1dynamo_router_requests_total{router_id="12345"}
MetricTypeDescription
dynamo_router_requests_totalCounterTotal requests processed by the router
dynamo_router_time_to_first_token_secondsHistogramTime to first token (seconds)
dynamo_router_inter_token_latency_secondsHistogramAverage inter-token latency (seconds)
dynamo_router_input_sequence_tokensHistogramInput sequence length (tokens)
dynamo_router_output_sequence_tokensHistogramOutput sequence length (tokens)
dynamo_router_kv_hit_rateHistogramPredicted KV cache hit rate at routing time (0.0-1.0)

Per-Request Routing Overhead (dynamo_router_overhead_*)

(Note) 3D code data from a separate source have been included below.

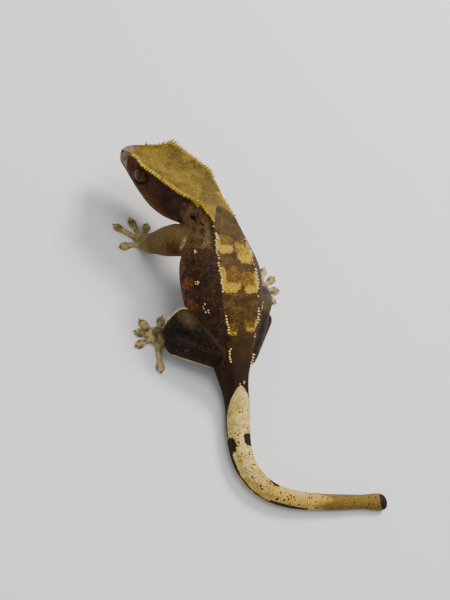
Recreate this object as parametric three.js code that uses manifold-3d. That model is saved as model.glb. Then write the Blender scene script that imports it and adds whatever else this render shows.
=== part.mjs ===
import * as THREE from 'three';
import { mergeVertices } from 'three/addons/utils/BufferGeometryUtils.js';
import Module from 'manifold-3d';

// Crested gecko, adult, life size in millimetres, standing on a floor at z = 0 with +Z up.
// It faces +Y, its left side is toward -X, its head is turned to its left and lowered, and
// its tail lies on the floor and bends to its right. Nodes meet with a narrow joint between.

const wasm = await Module();
wasm.setup();

const jointGap = 0.3;
const random = seeded(2417);

// Trunk, from the nape to the tail tip: centre of each section, half width and half height.
const trunkLine = [
  station(-16.2, 59.6, 20.6, 6.2, 5.0),
  station(-13.6, 55.6, 21.3, 7.5, 6.0),
  station(-10.6, 50.8, 21.5, 7.9, 6.6),
  station(-8.0, 46.0, 20.9, 8.2, 6.9),
  station(-6.8, 40.6, 19.2, 11.0, 7.9),
  station(-6.0, 34.2, 17.2, 14.2, 8.9),
  station(-5.0, 27.0, 15.0, 14.6, 9.3),
  station(-4.0, 19.6, 12.5, 13.2, 8.8),
  station(-2.9, 12.8, 10.0, 9.8, 7.5),
  station(-2.0, 6.6, 7.8, 7.2, 6.3),
  station(-1.5, 1.0, 5.9, 5.0, 5.3),
  station(-0.8, -4.4, 4.5, 4.0, 4.5),
  station(-0.7, -10.2, 3.8, 3.8, 3.9),
  station(-1.5, -16.4, 3.5, 3.7, 3.7),
  station(-1.9, -22.6, 3.3, 3.5, 3.5),
  station(-1.0, -28.2, 3.1, 3.3, 3.3),
  station(1.6, -33.0, 3.0, 3.2, 3.2),
  station(6.0, -36.6, 2.8, 3.0, 3.0),
  station(11.8, -38.8, 2.7, 2.8, 2.8),
  station(18.4, -39.8, 2.5, 2.7, 2.6),
  station(25.6, -40.2, 2.3, 2.5, 2.4),
  station(33.0, -40.3, 2.1, 2.4, 2.2),
  station(40.0, -40.3, 1.9, 2.3, 2.0),
  station(45.4, -40.4, 1.7, 2.8, 1.8),
  station(49.4, -40.5, 1.5, 2.6, 1.6),
];
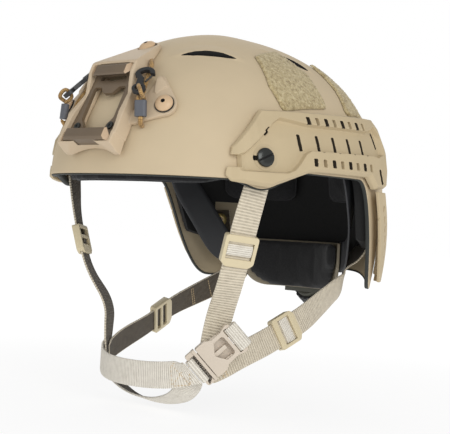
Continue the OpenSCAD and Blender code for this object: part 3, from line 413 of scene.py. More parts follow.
class Look:
    """A node material with one shader, and the nodes that feed it."""

    def __init__(self, name, rough, sheen=0.0, metal=0.0):
        self.mat = bpy.data.materials.new(name)
        self.mat.use_nodes = True
        self.tree = self.mat.node_tree
        self.tree.nodes.clear()
        out = node(self.tree, "ShaderNodeOutputMaterial")
        self.shader = node(self.tree, "ShaderNodeBsdfPrincipled", Roughness=rough, Sheen_Weight=sheen,
                           Metallic=metal)
        self.feed(self.shader.outputs[0], out.inputs[0])
        self.at = node(self.tree, "ShaderNodeTexCoord").outputs["Object"]

    def feed(self, value, socket):
        if isinstance(value, (int, float)):
            socket.default_value = value
        else:
            self.tree.links.new(value, socket)

    def lay(self):
        """The strap's or cord's own directions: along and across."""
        split = node(self.tree, "ShaderNodeSeparateXYZ")
        self.feed(node(self.tree, "ShaderNodeUVMap", uv_map="Lay").outputs[0], split.inputs[0])
        return split.outputs

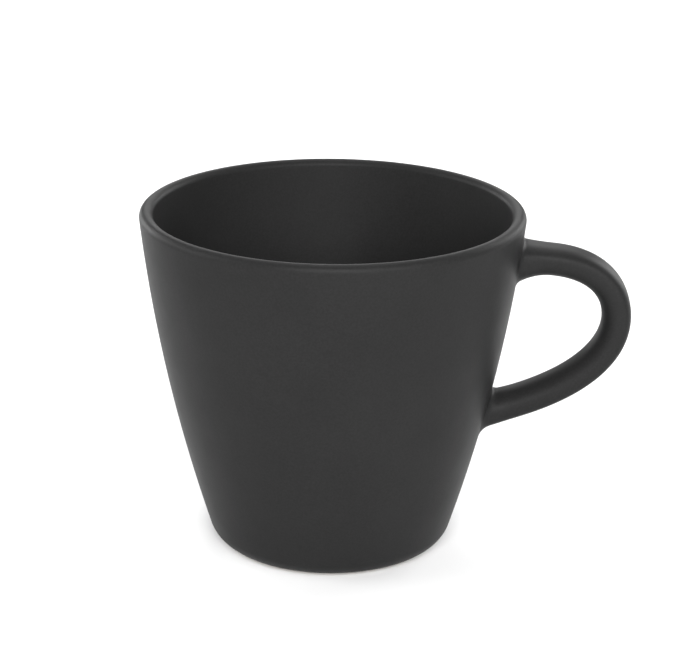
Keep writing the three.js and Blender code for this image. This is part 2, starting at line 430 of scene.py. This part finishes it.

Histograms (in milliseconds) tracking the time spent in each phase of the routing decision for every request. Created on first routing decision. Same router_id label as the request metrics above.

MetricTypeDescription
dynamo_router_overhead_block_hashing_msHistogramTime computing block hashes
dynamo_router_overhead_indexer_find_matches_msHistogramTime in indexer find_matches
dynamo_router_overhead_seq_hashing_msHistogramTime computing sequence hashes
dynamo_router_overhead_scheduling_msHistogramTime in scheduler worker selection
dynamo_router_overhead_total_msHistogramTotal routing overhead per request

KV Indexer Metrics

Tracks KV cache events applied to the router’s radix tree index. Only appears when --router-kv-overlap-score-weight is greater than 0 (default) and workers are publishing KV events. Will not appear if --router-kv-overlap-score-weight 0 is set or no KV events have been received.

MetricTypeDescription
dynamo_component_kv_cache_events_appliedCounterKV cache events applied to the index

Additional labels: status (ok / error), event_type (stored / removed / cleared)

Per-Worker Load and Timing Gauges (dynamo_frontend_worker_*)

These appear once workers register and begin serving requests. They are registered on the frontend’s local Prometheus registry (not component-scoped) and do not carry dynamo_namespace or dynamo_component labels.

MetricTypeDescription
dynamo_frontend_worker_active_decode_blocksGaugeActive KV cache decode blocks per worker
dynamo_frontend_worker_active_prefill_tokensGaugeActive prefill tokens queued per worker
dynamo_frontend_worker_last_time_to_first_token_secondsGaugeLast observed TTFT per worker (seconds)
dynamo_frontend_worker_last_input_sequence_tokensGaugeLast observed input sequence length per worker
dynamo_frontend_worker_last_inter_token_latency_secondsGaugeLast observed ITL per worker (seconds)

Labels:

LabelExample ValueDescription
worker_id7890Worker instance ID (etcd lease ID)
dp_rank0Data-parallel rank
worker_typeprefill or decodeWorker role

In disaggregated mode, the worker_type label shows both "prefill" and "decode" values; in aggregated mode, all workers report as "decode".